According to Isaacson, Jobs’ issues with Cook didn’t stop there.
“Sometimes Steve, when he was in pain and it was problematic and he was angry, he would say more things than [Cook] was not a product person. I felt I would put in the specific things that were relevant to the reader but not the complaints.”
Isaacson didn’t elaborate on what these comments are.
Notably, this isn’t the first time in recent weeks where a high-ranking Apple executive was said to have issues with Cook’s approach to products.

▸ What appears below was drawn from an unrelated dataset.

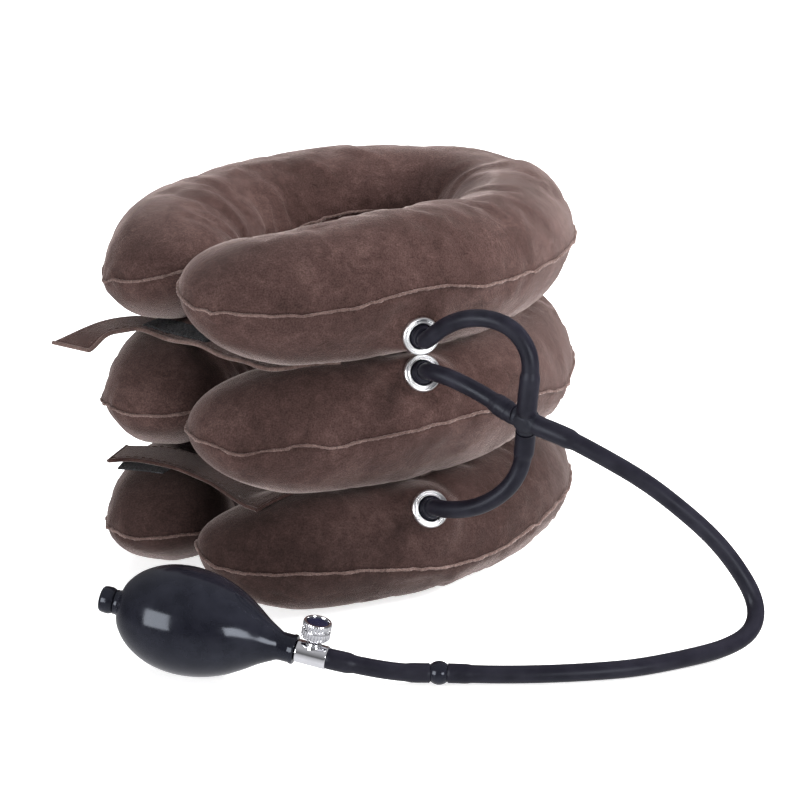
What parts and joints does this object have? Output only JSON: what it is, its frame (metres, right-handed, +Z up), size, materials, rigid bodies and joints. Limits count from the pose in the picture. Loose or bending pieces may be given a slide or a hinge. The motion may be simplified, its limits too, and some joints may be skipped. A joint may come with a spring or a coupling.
{
  "type": "cervical traction device",
  "caption": "Inflatable neck traction collar of stacked C-shaped air rings in velvet covers, with rubber tubes, a cross fitting, a hand bulb and a screw release valve.",
  "frame": {"origin": "on the surface that the collar stands on, under the middle of the box around everything but the tubes and their fittings", "axes": "+Z up, +Y from the hand bulb towards the back of the neck, +X to the right as seen from the bulb's side"},
  "size_m": [0.3419, 0.3552, 0.1857],
  "materials": {
    "velvet": "short-pile brown velvet",
    "cloth": "plain woven backing",
    "hook": "black hook-and-loop",
    "bladder": "smooth welded air bladder",
    "rubber": "satin black rubber",
    "gloss_rubber": "glossy black rubber",
    "fitting": "moulded dark grey plastic",
    "chrome": "bright chrome plate",
    "steel": "plain steel"
  },
  "bodies": {
    "root": {"cover_bottom": "velvet", "bladder_bottom": "bladder", "bulb": "gloss_rubber", "inlet_valve_plug": "gloss_rubber", "valve_body": "chrome", "bulb_hose": "rubber", "inline_coupling": "fitting", "main_hose": "rubber"},
    "middle_ring": {"cover_middle": "velvet", "bladder_middle": "bladder", "joining_band_lower": "cloth", "strap_lower": "velvet"},
    "top_ring": {"cover_top": "velvet", "bladder_top": "bladder", "joining_band_upper": "cloth", "strap_upper": "velvet", "hook_patch_upper": "hook"},
    "tube_cross": {"cross_fitting": "fitting", "branch_tube_top": "rubber", "branch_tube_middle": "rubber", "branch_tube_bottom": "rubber"},
    "bottom_port": {"eyelet_bottom": "chrome", "eyelet_washer_bottom": "steel", "port_bottom": "rubber"},
    "middle_port": {"eyelet_middle": "chrome", "eyelet_washer_middle": "steel", "port_middle": "rubber"},
    "top_port": {"eyelet_top": "chrome", "eyelet_washer_top": "steel", "port_top": "rubber"},
    "upper_strap_tip": {"strap_upper_tip": "velvet"},
    "lower_strap_tip": {"strap_lower_tip": "velvet"},
    "inlet_disc": {"inlet_valve_disc": "fitting"},
    "outlet_disc": {"outlet_valve_disc": "fitting"},
    "valve_stem": {"release_needle": "steel"},
    "valve_knob": {"release_knob": "chrome", "knob_insert": "fitting"}
  },
  "joints": [
    {"name": "deflate", "type": "slide", "parent": "root", "child": "middle_ring", "axis": [0, 0, -1], "range_m": [0, 0.014], "stiffness_N_per_m": 3000, "deforming": ["cover_bottom", "bladder_bottom"]},
    {"name": "deflate_top", "type": "slide", "parent": "middle_ring", "child": "top_ring", "axis": [0, 0, -1], "range_m": [0, 0.0141], "deforming": ["cover_middle", "bladder_middle", "cover_top", "bladder_top"]},
    {"name": "cross_drop", "type": "slide", "parent": "root", "child": "tube_cross", "axis": [0, 0, -1], "range_m": [0, 0.0211], "deforming": ["main_hose"]},
    {"name": "bottom_port_drop", "type": "slide", "parent": "tube_cross", "child": "bottom_port", "axis": [0, 0, 1], "range_m": [0, 0.0094], "deforming": ["branch_tube_bottom"]},
    {"name": "middle_port_drop", "type": "slide", "parent": "tube_cross", "child": "middle_port", "axis": [0, 0, -1], "range_m": [0, 0.0061], "deforming": ["branch_tube_middle"]},
    {"name": "top_port_drop", "type": "slide", "parent": "tube_cross", "child": "top_port", "axis": [0, 0, -1], "range_m": [0, 0.0102], "deforming": ["branch_tube_top"]},
    {"name": "upper_strap_lift", "type": "hinge", "parent": "top_ring", "child": "upper_strap_tip", "pos_m": [-0.08638, 0.00903, 0.1195], "axis": [0.4459, 0.8917, 0.0775], "range_deg": [-20, 30], "stiffness_Nm_per_rad": 0.01},
    {"name": "lower_strap_lift", "type": "hinge", "parent": "middle_ring", "child": "lower_strap_tip", "pos_m": [-0.08518, -0.00907, 0.053], "axis": [0.3456, 0.9343, 0.0879], "range_deg": [0, 14], "stiffness_Nm_per_rad": 0.01},
    {"name": "inlet_valve_lift", "type": "slide", "parent": "root", "child": "inlet_disc", "axis": [0.9572, -0.214, -0.195], "range_m": [0, 0.0014]},
    {"name": "outlet_valve_lift", "type": "slide", "parent": "root", "child": "outlet_disc", "axis": [0.9572, -0.214, -0.195], "range_m": [0, 0.003]},
    {"name": "stem_rise", "type": "slide", "parent": "root", "child": "valve_stem", "axis": [0.1706, -0.1275, 0.9771], "range_m": [0, 0.0011]},
    {"name": "release_screw", "type": "hinge", "parent": "valve_stem", "child": "valve_knob", "pos_m": [0.00124, -0.16485, 0.01392], "axis": [0.1706, -0.1275, 0.9771], "range_deg": [0, 540]}
  ],
  "couplings": [
    {"joint": "deflate_top", "follows": "deflate", "ratio": 1},
    {"joint": "cross_drop", "follows": "deflate", "ratio": 1.5},
    {"joint": "bottom_port_drop", "follows": "deflate", "ratio": 0.664},
    {"joint": "middle_port_drop", "follows": "deflate", "ratio": 0.43},
    {"joint": "top_port_drop", "follows": "deflate", "ratio": 0.72},
    {"joint": "stem_rise", "follows": "release_screw", "m_per_rad": 0.0001114}
  ]
}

Towards the end of June, Apple chief design officer Jony Ive left the company after nearly 30 years. At the time, Ive announced that the formation of his own design firm called LoveFrom, which will develop “personal projects.”
However, a subsequent Wall Street Journal report said Ive left Apple in part due to frustrations over Cook’s “little interest in the product development process.” Cook responded by saying the report was “absurd” and “the conclusions just don’t match with reality.”
During his CNBC interview, Isaacson reflected on the major role that Ive played over the years alongside Jobs. “Every day when Jobs was in the office in Cupertino, he would go at midday to that sort of big locked door that went to the design studio; be brought in and everybody else would be ushered out,” said Isaacson. “And he would talk table to table with Jony. They would feel not just the phone but the plug. The jack, the way the wire coiled. Jobs at his core was a product person.”
According to Isaacson, Apple as a whole isn’t the same with Jobs and Ive gone.
“What I think you are seeing now is a company that can execute pretty well. But it doesn’t have at its core these two spiritual soulmates who just lived and breathed the beauty of products,” Isaacson said.